Clean Transportation: Projects

 

Did you know?

 

  • According to Charlotte-Mecklenburg schools, nearly a quarter of middle and high school students have asthma. In the U.S., students with asthma miss over 10 million school days each year.

 

  • While the exact cause of asthma is not fully understood, the American Lung Association points out that air pollution may play a significant role. Motor vehicle exhaust is a significant source of the compounds that create ozone and particulate matter, and nearly 200,000 children in North Carolina have pediatric asthma. In North Carolina’s urban areas vehicle exhaust is the number one source of air pollution.

 

The N.C. Clean Energy Technology Center’s Clean Transportation program propels the development, awareness, and use of alternative fuels and advanced transportation technologies. In addition to our own projects, we have also been successful at securing funding to pass on to other organizations in the state to purchase clean transportation vehicles, build  alternative fuel infrastructure, and utilize mobile emissions reduction technologies. We also organize and conduct workshops, meetings and conferences   on ethanol, biodiesel, natural gas, propane, fuel economy, idle reduction and related clean transportation topics.  Learn more about our current and completed projects.

 

Current projects:

 

• Clean Fuel Advanced Technology Project (CFAT): is funded by the N.C. Department of Transportation, is focused on reducing transportation related emissions in NC counties that do not meet national air quality standards. It covers education/outreach, project funding, and recognition of exemplary activities.

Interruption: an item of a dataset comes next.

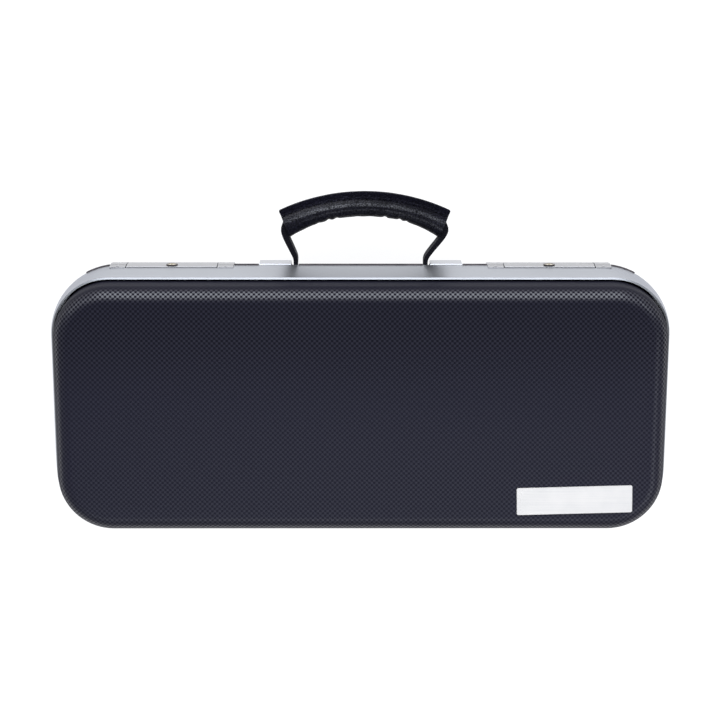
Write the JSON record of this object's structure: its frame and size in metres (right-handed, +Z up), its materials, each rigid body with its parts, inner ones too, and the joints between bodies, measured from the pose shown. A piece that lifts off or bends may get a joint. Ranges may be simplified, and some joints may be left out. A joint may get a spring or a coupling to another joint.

• Alternative Fuel Implementation Team (AFIT): is a two year initiative sponsored by the U.S. Department of Energy to enhance implementation of alternative fuel in North Carolina and neighboring states.

 

Completed Projects:

Carolina Blue Skies

CBS was a bi-state effort led by Triangle J Council of Governments (TJCOG). The overall goal was to reduce depending on imported petroleum, increase fleet fuel economy, reduce emissions, improve air quality and create and retain jobs in North and South Carolina. The N.C. Clean Energy Technology Center, along with the Centralina Council of Governments, Land of Sky Council of Governments, and South Carolina State Energy Office worked with TJCOG to implement over 50 sub-award projects in North and South Carolina:

• 17 E85 and 10 B20 public fueling stations
• 5 E85 and 14 B20 shared private stations for government and private fleets
• 11 CNG stations accessible to the public and private fleets, 10 new 10 CNG vehicles, 39 CNG conversions on existing vehicles
• 9 LPG stations accessible to the public and private fleets, 355 LPG conversions of existing vehicles
• 112 electric charging stations accessible to public and private fleets, 24 NEV purchases
• 46 hybrid light-duty gasoline vehicles, 10 hybrid heavy-duty diesel vehicles.

 

Petroleum Displacement Plan & Related Clean Transportation Initiatives

A report that covers the progress on the state fleet Petroleum Displacement Plan provision. PDP Reports are available in PDF format below:

2006-2007
2007-2008
2008-2009
2009-2010
2010-2011
2011-2012
 

Plug In Electric Vehicle Planning Project

This project was a one-year project that resulted in a Plug In Electric Vehicle ( PEV) roadmap to facilitate  electric vehicle adoption in North Carolina.

 

Clean Transportation Education project (CTEP)

The Clean Transportation Education ( CTEP)  project  was  a 2-year initiative funded by the U.S. Department of Energy to provide 36 alternative-fuel and advanced-transportation workshops across the United States. The N.C. Clean Energy Technology Center  partnered with Wake Technical Community College, Clean Cities Coalitions and industry partners to conduct l ½ day workshops in the following four subject areas: Biodiesel, Ethanol, Compressed Natural Gas / Propane, Fuel Economy / Idle Reduction.

 

Alternative Fuel Incentives Project

This program provided ten awards totaling $98,000 between the fall of 2004 and the spring of 2005 to Universities and Community Colleges, government fleets, public service stations, etc. for projects that included biomass, electric vehicles and charging stations, and compressed natural gas.

 

Mobile Idle Reduction Technology

The Center was awarded funding by the U.S. Environmental Protection Agency to work with a Volvo Trucks, NA  to develop and test the effectiveness of Truck OEM designed mobile idle reduction technology (MIRT) prep kits and auxiliary power units. Soy Biodiesel Marketing and Research project with the N.C. Soybean Producers Association  promoted the use of biodiesel and bioheat as renewable and cleaner fuels for our vehicles and homes, and evaluated the most effective marketing strategies for these products including billboards and brochures.